The bill also makes it easier for intersex people to change their legally recorded sex, and aligns the ACT’s legal definition of “intersex” with the definition used in the federal Sex Discrimination Amendment Bill passed earlier this year.

Peter Hyndal from ACT-based intersex and gender diverse advocacy organisation A Gender Agenda welcomed the changes, which are based on recommendations coming out of the ACT Law Reform Advisory Council report, Beyond the Binary.

“Previously, many gender diverse people have been forced to use birth certificates which show their sex as different from the way they identify and present.
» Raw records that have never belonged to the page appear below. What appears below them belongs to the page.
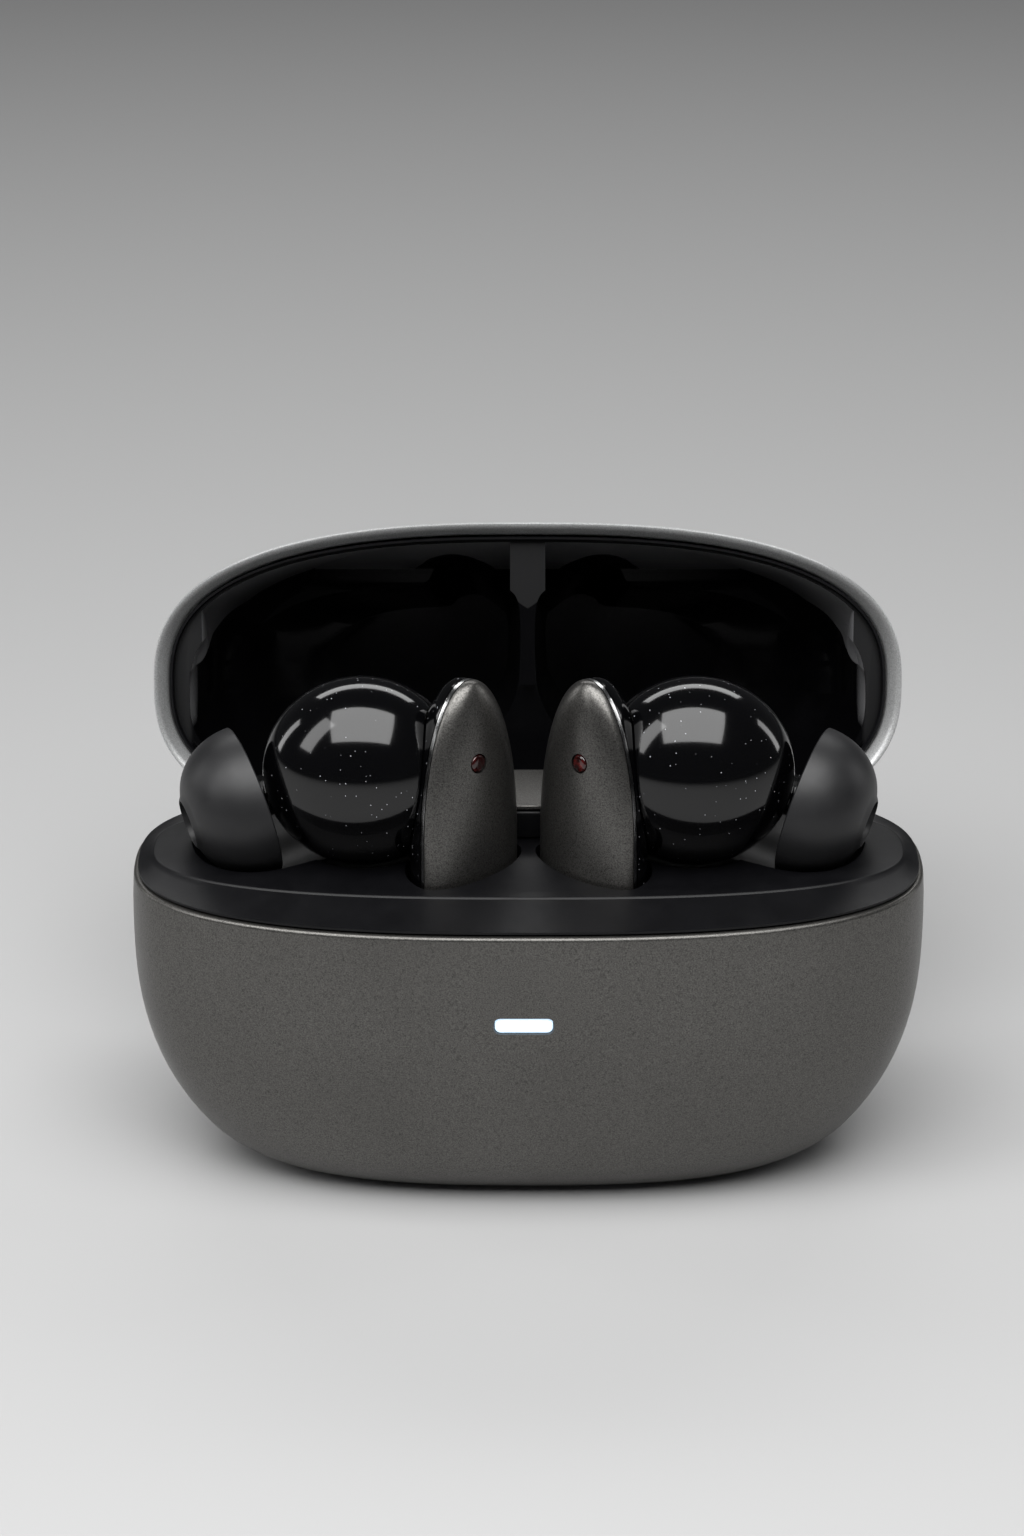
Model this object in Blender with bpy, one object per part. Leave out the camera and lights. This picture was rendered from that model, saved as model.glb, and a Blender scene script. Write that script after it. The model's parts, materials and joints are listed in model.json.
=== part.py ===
"""Charging case for a pair of wireless earbuds, open, with both earbuds seated.

Width is X, the front faces -Y, up is Z, and the case rests on Z = 0.
The lengths below are millimetres; the mesh builders turn them into metres.
"""

from math import cos, pi, radians, sin, sqrt

import bmesh
import bpy
from mathutils import Matrix, Vector

MM = 0.001
GAP = 0.3                      # air between pieces that touch on the real object

# Case: a pebble whose plan is a superellipse, widest at WIDEST_Z
HALF_W, HALF_D = 32.25, 14.0
PLAN_POWER = 2.6
WIDEST_Z, SEAM_Z, CASE_H = 20.8, 26.2, 49.5
LOWER_REACH, LOWER_POWER = 26.3, 2.4
UPPER_POWER = 2.5
FOOT_ROUND, FOOT_PULL = 4.2, 2.6   # height and inward pull of the rounding under the case
WALL = 1.2
FLOOR = 1.4
AROUND = 44                    # points round each outline

# Tray that holds the earbuds
TRAY_Z, TRAY_HALF_W, TRAY_HALF_D = 27.4, 30.45, 9.1
TRAY_UNDER = 23.2
TRAY_INSET = 0.35

# Lid and its hinge
HINGE_Y, HINGE_Z = 12.0, 22.8
OPEN_ANGLE = radians(107.5)
LID_RIM_Z = 26.7
LID_WALL = 1.1
RIM_RISE = 0.9                 # the lid's rim slopes up inwards over the tray's edge
LINER_Z = 28.3
SWING_R = 25.4                 # earbuds stay inside this radius about the hinge

# Earbud: stem axis at tray level, then the bulb and the ear tip
LEAN = radians(6.6)            # the stems lean back
STEM_X, STEM_Y = 4.8, -3.6
STEM_TURN = radians(45)        # the covers face forwards and inwards
STEM_HALF, COVER_BULGE, STEM_BACK = 5.05, 2.1, 4.4
STEM_TOP, STEM_SHOULDER, STEM_BOTTOM, STEM_FOOT_HALF = 15.7, 2.5, -11.5, 3.3
WINDOW_AT = (-0.7, -1.88, 9.3)      # the sensor window, in the stem's own frame
BULB_AT, BULB_R = (13.35, -0.2, 34.3), (8.1, 6.6, 7.9)
TIP_AT, TIP_YAW, TIP_DIP = (22.3, 0.6, 31.3), radians(20), radians(13)
TIP_R, TIP_LENGTH, TIP_MOUTH = 6.2, 5.7, 1.9
WELL_GAP = 0.4

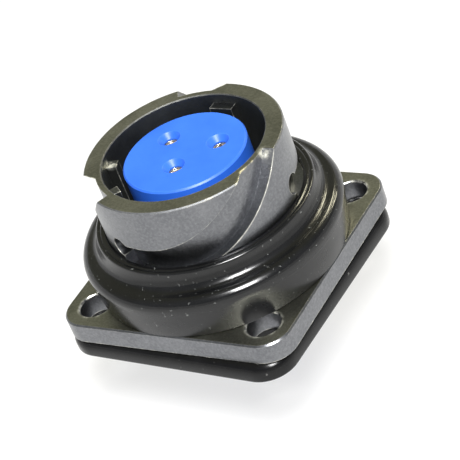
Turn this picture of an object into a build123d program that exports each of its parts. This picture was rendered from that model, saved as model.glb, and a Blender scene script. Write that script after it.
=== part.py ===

Intersex people have also not had a clear legislative pathway to amend errors made in the recording of their sex at birth,” he said.

“This predicament has raised very real safety and privacy issues for transgender and intersex people when going about their daily lives.”

The ACT LGBTIQ Advisory Council also applauded the move, urging change in other jurisdictions.

“We encourage other states and territories to take similar action in reviewing their birth registration systems, with a view to improving recognition of all transgender and intersex Australians,” said council chair Heidi Yates.

Organisation Intersex International (OII) Australia spokesperson Gina Wilson told the Star Observer OII was relieved the ACT had not adopted Beyond the Binary‘s recommendation for the creation of a sex category specifically for intersex people.

“We would not want to see any legislature make laws that placed only intersex people in a separate sex category. It’s our view that all people should be able to opt out of male and female into an unspecified category, and that categories that only identify intersex are unhelpful in the same way that separating out separate races under apartheid was unhelpful,” Wilson said.

Wilson also echoed the advisory council’s call for other legislatures to adopt the ACT’s changes.

“I think they represent a best practice model in adopting the definition of intersex as contained in the federal anti-discrimination law, and then harmonising with that,” she said.

“I think the issue of non-specified is probably best left for a separate consultation where a more considered view might be taken. I suppose that would be the next step for the ACT, but I think if all the other states adopt what the ACT has adopted, that would be a substantial revolution in its own right.”